Radioactive water leaking into sea



Authorities discovered radioactive water from the damaged Fukushima Daiichi nuclear power plant in Japan flowing into the sea from a crack in the No. 2 reactor Saturday.

A crack measuring almost eight inches long was discovered in the concrete wall of a pit where power cables are stored, according to Tokyo Electric Power Co. (Tepco), the plant’s owner. The area above where the water was pooling and leaking into the ocean had a radioactivity reading of 1,000 millisieverts per hour.

The maximum radiation level to which workers can legally be exposed is 250 millisieverts per hour.

Hidehiko Nishiyama, deputy director general of Japan’s Nuclear and Industrial Safety Agency, said his agency has instructed Tepco to search the facility for other potential leaks.
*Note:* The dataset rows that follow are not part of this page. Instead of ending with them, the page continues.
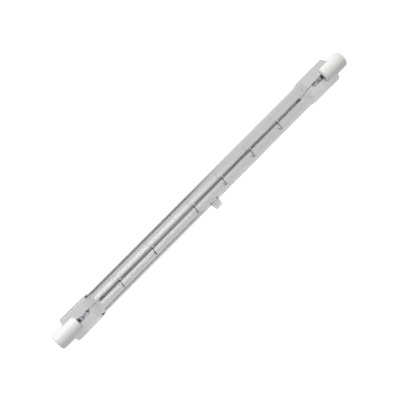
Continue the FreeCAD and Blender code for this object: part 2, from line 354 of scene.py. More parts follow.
# %% The patch that fills a window of the tube
tip_station = 0.5 * (tip_corners[:, 0].min() + tip_corners[:, 0].max())
tip_short_of_cad, tip_top_wall = 0.03, 1.4
tip_height = -lamp_box("quartz_envelope")[0][1] - tip_short_of_cad
tip_root_radius, tip_end_radius, tip_rim, tip_fillet = 2.35, 2.0, 0.7, 0.2
duct_height = tip_height - tip_top_wall
duct_radius, duct_end_radius, duct_rim, duct_fillet = 1.1, 0.6, 0.4, 0.5


def bend(start, corner, end, t):
    """A point some share of the way along a smooth bend, which leaves and ends towards its corner."""
    return start * (1 - t) ** 2 + corner * 2 * t * (1 - t) + end * t**2


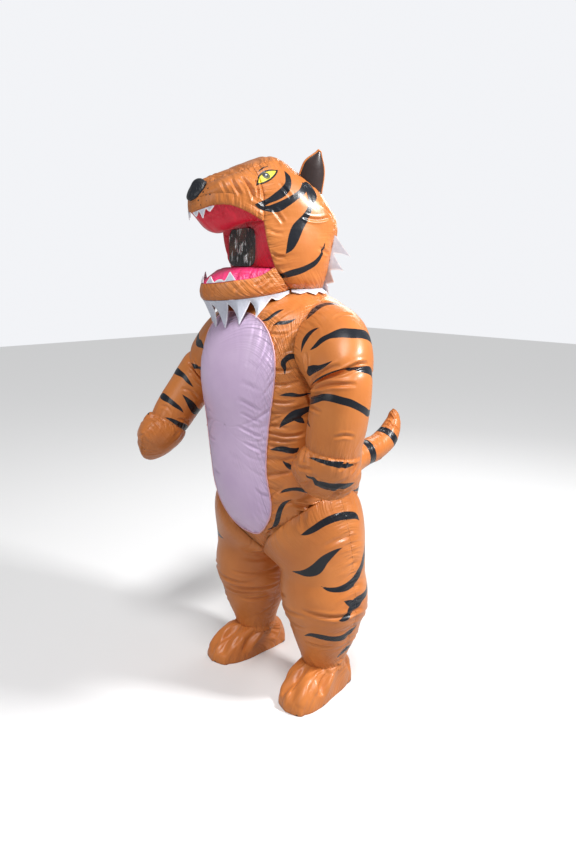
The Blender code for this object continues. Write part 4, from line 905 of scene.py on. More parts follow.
@dataclass
class Arm:
    """A sleeve from the armhole to a round cuff, and a mitt of a back and a palm."""

    trunk: Trunk
    side: int
    word: str
    table: Knots
    steps: int
    fine: int = 15
    sleeve_rows: tuple = (0.60, 0.68, 0.78, 0.89, 1.0)
    shoulder_rows: tuple = (0.0, 0.17, 0.34, 0.50, 0.63, 0.72, 0.80, 0.88)
    elbow: float = 0.76
    elbow_fold: float = 0.012
    twist: float = 0.7
    leave: tuple = (1.10, 0.40)  # how hard it leaves the armhole at the top, and how much less below
    arrive: tuple = (1.35, 0.60)  # the same where it meets the sleeve's own rings
    mitt_drop: float = 0.165
    mitt_spans: int = 6

    def cuff_axes(self) -> tuple[Array, Array, Array, Array]:
        """The path's points at the coarse rows, with the way it runs, its front and its outer side."""
        path = read(self.table, np.array(self.sleeve_rows))[:3].T
        along, front, outer = axes_along(path)
        return path, along, front, outer * self.side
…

“Today we found highly irradiated water in the pit where the electricity cables are contained,” Nishiyama said. “It seems that there is a crack on the side of the concrete wall of the pit. Some water is spilling out of the crack to the sea.”

At a news conference Saturday, a Tepco spokesman said the company plans to pour concrete into the crack to try to stop the leak.

The discovery came as Tepco was considering broader steps to deal with the burgeoning crisis. Among the latest ideas, officials said, are pumping nitrogen into reactors Nos. 1 and 3 to try to prevent explosions of hydrogen gas that is building up and using an artificial floating island to store contaminated water that has pooled inside the facility.

The reactors, when operating properly, are filled with nitrogen. Officials fear the nitrogen level might have decreased during explosions inside the power plant during the early days of the crisis, after the March 11 earthquake and tsunami knocked out the critical cooling systems.

As Tepco continued to struggle to contain the radiation leaks, a 15-member advance team from the U.S. military’s radiation control unit arrived at Yokota Air Base. Kyodo News reported that 140 more Marines from the unit are on the way. The force can monitor radiation levels, help with search-and-rescue operations and deal with decontamination, the wire service reported.